At a meeting of the CJ ATI committee, local probation and mental-health staff described gaps in assertive community treatment (ACT) coverage in Tompkins County and discussed a range of alternatives — from Kendra’s Law/AOT referrals and an open-access clinic to Albany County’s TASC residential model, day reporting and reduced-incarceration work programs — intended to reduce jail use.
Why it matters: committee members said many people who cycle through the local jail have co-occurring substance-use and mental-health needs; participants argued that better-coordinated treatment, transitional housing and streamlined court procedures could reduce repeated bookings and shorten custody time for some people.
An agency official described how local ACT teams operate and where they fall short. “The act team is based out of Watkins Glen. It’s the Elmira Psych Center, ACT team,” the agency official said, and added that teams are multidisciplinary (a psychiatrist, a master’s-level clinician, two social workers and two nurses). The official warned that ACT teams currently must operate within roughly a 45-mile radius of their hub, leaving parts of Tompkins County without routine coverage and limiting caseload capacity.
The committee discussed legal pathways tied to Kendra’s Law. An agency official summarized the AOT (assertive outpatient treatment) process as a court‑driven pathway that involves a SPO (single point of entry) or SPOA committee intake and, for some people, petitions routed through the county attorney and courts. The official noted eligibility requirements (recent violence or hospitalizations and other statutory criteria) and repeatedly cautioned that AOT is a legal action, not a voluntary referral.
Members also described changes intended to improve access to outpatient care. “Open access is between 9 and 3. These people can walk in… and say, ‘I want to see a mental-health treatment provider,’” the agency official said, explaining that same-day triage can reduce no-shows but that high demand may require return visits.
The group reviewed alternative program models. A presenter summarized Albany County’s long-running TASC (Treatment Alternatives for Safer Communities) program — which combines court advocacy, evaluation, case management and small transitional residences — saying the model provides secure beds, on‑site programming and case monitoring. “TASC operates separate transitional residences for men and women and provides on-site parenting classes, cognitive grammar and case management,” the presenter said, noting the residential component addresses the immediate need for a safe bed on release.

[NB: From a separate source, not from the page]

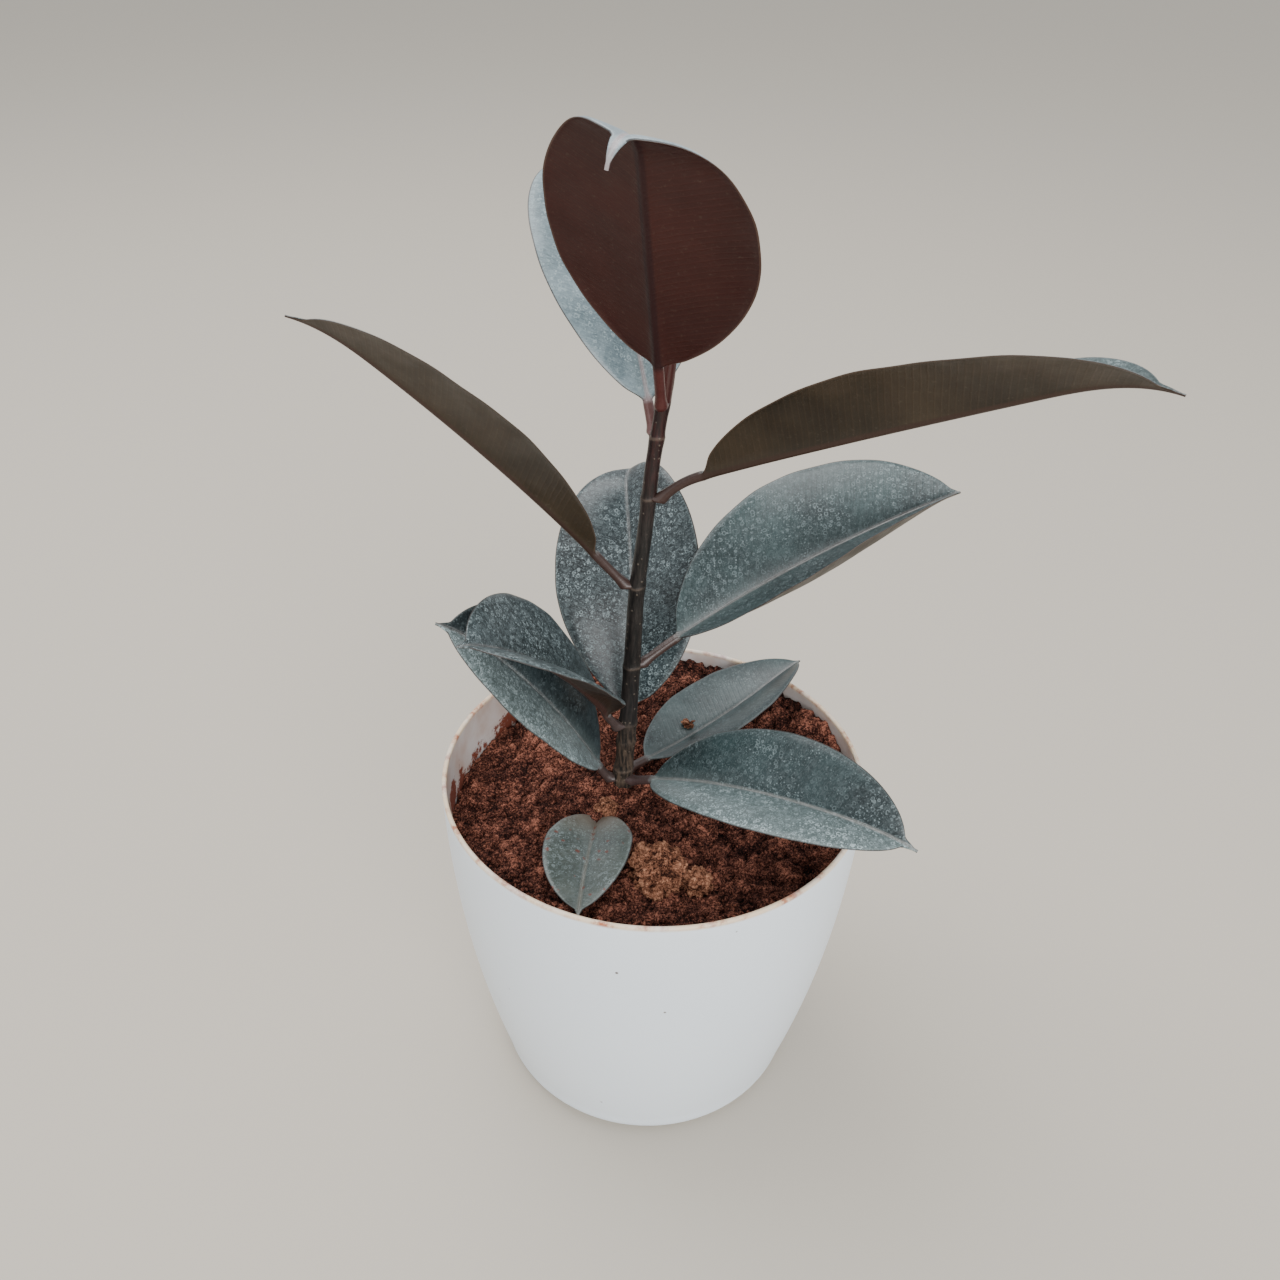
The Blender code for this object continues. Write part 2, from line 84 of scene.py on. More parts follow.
def turnOutwards(mesh):
    work = bmesh.new()
    work.from_mesh(mesh)
    bmesh.ops.recalc_face_normals(work, faces=work.faces)
    work.to_mesh(mesh)
    work.free()


def setAttribute(mesh, name, values):
    mesh.attributes.new(name, "FLOAT", "POINT").data.foreach_set("value", values)


def tubeFaces(rows, count):              # quads between rings of equally many points, capped at both ends
    faces = [tuple(range(count)), tuple(range((rows - 1) * count, rows * count))]
    for row in range(rows - 1):
        for i in range(count):
            a, b = row * count + i, row * count + (i + 1) % count
            faces.append((a, b, b + count, a + count))
    return faces


class Finish:
    # one material's node tree, with a short call for each kind of node used below
    def __init__(self, name, roughness, specular=0.5):
        self.material = bpy.data.materials.new(name)
        self.material.use_nodes = True
        self.tree = self.material.node_tree
        self.skin = self.tree.nodes["Principled BSDF"]
        self.skin.inputs["Roughness"].default_value = roughness
        self.skin.inputs["Specular IOR Level"].default_value = specular
        self.place = self.node("ShaderNodeTexCoord").outputs["Object"]

    def node(self, kind, inputs=None, **settings):
        made = self.tree.nodes.new(kind)
        for key, value in settings.items():
            setattr(made, key, value)
        for key, value in (inputs or {}).items():
            if isinstance(value, bpy.types.NodeSocket):
                self.tree.links.new(value, made.inputs[key])
            else:
                made.inputs[key].default_value = value
        return made

    def noise(self, scale, detail=3.0, roughness=0.5, at=None):
        inputs = {"Vector": at or self.place, "Scale": scale, "Detail": detail, "Roughness": roughness}
        return self.node("ShaderNodeTexNoise", inputs).outputs["Fac"]

    def cells(self, scale, at=None):     # distance from the nearest cell's centre, and its random number
        made = self.node("ShaderNodeTexVoronoi", {"Vector": at or self.place, "Scale": scale})
        pick = self.node("ShaderNodeSeparateColor", {"Color": made.outputs["Color"]}).outputs["Red"]
        return made.outputs["Distance"], pick

    def read(self, name):
        return self.node("ShaderNodeAttribute", attribute_name=name).outputs["Fac"]

    def calc(self, operation, a, b=0.0):
        return self.node("ShaderNodeMath", {0: a, 1: b}, operation=operation).outputs[0]

    def times(self, a, b):
        return self.calc("MULTIPLY", a, b)

    def plus(self, a, b):
        return self.calc("ADD", a, b)

    def centred(self, value):            # noise from 0 to 1, moved to spread both ways from 0
        return self.calc("SUBTRACT", value, 0.5)

    def ringAt(self, distance, radius, outer, inner):    # 1 on a ring of a cell, 0 away from it
        return self.fade(self.calc("ABSOLUTE", self.calc("SUBTRACT", distance, radius)), outer, inner)

    def fade(self, value, low, high, start=0.0, end=1.0):
        return self.node("ShaderNodeMapRange", {"Value": value, "From Min": low, "From Max": high,
                                                "To Min": start, "To Max": end},
                         interpolation_type="SMOOTHSTEP").outputs[0]

    def mix(self, share, a, b):
        return self.node("ShaderNodeMix", {0: share, 6: a, 7: b}, data_type="RGBA").outputs[2]

    def ramp(self, value, stops):
        made = self.node("ShaderNodeValToRGB", {"Fac": value})
        steps = made.color_ramp.elements
        while len(steps) < len(stops):
            steps.new(0.5)
        for step, (spot, colour) in zip(steps, stops):
            step.position = spot
            step.color = colour
        return made.outputs["Color"]

    def height(self):
        return self.node("ShaderNodeSeparateXYZ", {0: self.place}).outputs[2]

    def vector(self, operation, inputs):
        return self.node("ShaderNodeVectorMath", inputs, operation=operation).outputs[0]

    def warp(self, scale, reach):        # the place, pushed about so that a pattern loses its regular look
        inputs = {"Vector": self.place, "Scale": scale, "Detail": 2.0}
        drift = self.node("ShaderNodeTexNoise", inputs).outputs["Color"]
        drift = self.vector("SUBTRACT", {0: drift, 1: (0.5, 0.5, 0.5)})
        drift = self.vector("SCALE", {0: drift, "Scale": reach})
        return self.vector("ADD", {0: self.place, 1: drift})

    def stretch(self, x, y, z):
        return self.node("ShaderNodeMapping", {"Vector": self.place, "Scale": (x, y, z)}).outputs[0]

    def colour(self, value):
        self.tree.links.new(value, self.skin.inputs["Base Color"])

    def gloss(self, value):
        self.tree.links.new(value, self.skin.inputs["Roughness"])

    def bump(self, height, strength, depth):
        made = self.node("ShaderNodeBump", {"Height": height, "Strength": strength, "Distance": depth})
        self.tree.links.new(made.outputs[0], self.skin.inputs["Normal"])


cameraSet = {"place": (-0.0080, -0.4323, 0.559), "downDegrees": 35.23, "rollDegrees": 1.43, "lens": 33.75}

eye = bpy.data.objects.new("camera", bpy.data.cameras.new("camera"))
bpy.context.scene.collection.objects.link(eye)
eye.data.lens = cameraSet["lens"]
eye.data.sensor_width = 36.0
eye.data.clip_start = 0.01
tilt = Matrix.Rotation(math.radians(90 - cameraSet["downDegrees"]), 4, "X")
roll = Matrix.Rotation(math.radians(cameraSet["rollDegrees"]), 4, "Z")
eye.matrix_world = Matrix.Translation(cameraSet["place"]) @ tilt @ roll
bpy.context.scene.camera = eye

studio = {"skyStrength": 0.95, "skyTint": (0.93, 0.97, 1.0), "floorTint": (196, 187, 174), "floorReach": 6.0}


def addLight(name, size, power, place, aim):
    data = bpy.data.lights.new(name, "AREA")
    data.size = size
    data.energy = power
    lamp = bpy.data.objects.new(name, data)
    bpy.context.scene.collection.objects.link(lamp)
    lamp.location = place
    lamp.rotation_euler = (Vector(aim) - Vector(place)).to_track_quat("-Z", "Y").to_euler()


sky = bpy.data.worlds.new("studio")
sky.use_nodes = True
sky.node_tree.nodes["Background"].inputs["Color"].default_value = (*studio["skyTint"], 1.0)
sky.node_tree.nodes["Background"].inputs["Strength"].default_value = studio["skyStrength"]
bpy.context.scene.world = sky
addLight("overhead", 1.6, 38.0, (-0.5, 0.5, 2.1), (0.0, 0.0, 0.2))
addLight("front_fill", 1.4, 42.0, (0.6, -2.0, 1.1), (0.0, 0.0, 0.12))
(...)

Practical limits surfaced repeatedly: funding for residential beds, transportation for appointments, and supervision/staffing needs. The committee noted a local Medicaid-transportation contractor (MAS) that can mail recurring bus passes when appointments are scheduled regularly, but speakers said transportation eligibility rules and DSS funding responsibilities remain hurdles.
Court procedure and supervision were a separate focus. Magistrates and judges at the meeting described the time burden of late-night arraignments and the three-page assigned-counsel financial affidavit. One magistrate suggested presumptive or expedited initial counsel at arraignment could reduce magistrate time and improve outcomes by getting representation earlier.
Members weighed short-term vs. long-term options. Suggestions that could affect jail days quickly included streamlining arraignments, improving presumptive access to counsel, and expanding same‑day clinical intake; longer-term proposals included pursuing residential transitional housing, coordinated reentry training sites, and testing revived reduced‑incarceration community-service programs.
The meeting closed with an agreed next step: staff volunteers will consolidate the draft suggestions into a prioritized list of immediate actions and longer-term projects and return with cost and caseload estimates. “Deb and I will sit down. We will compile one list… and we’ll have some right‑away stuff that might impact,” said the organizer who will lead that follow-up.
No formal motions or votes were recorded at this meeting.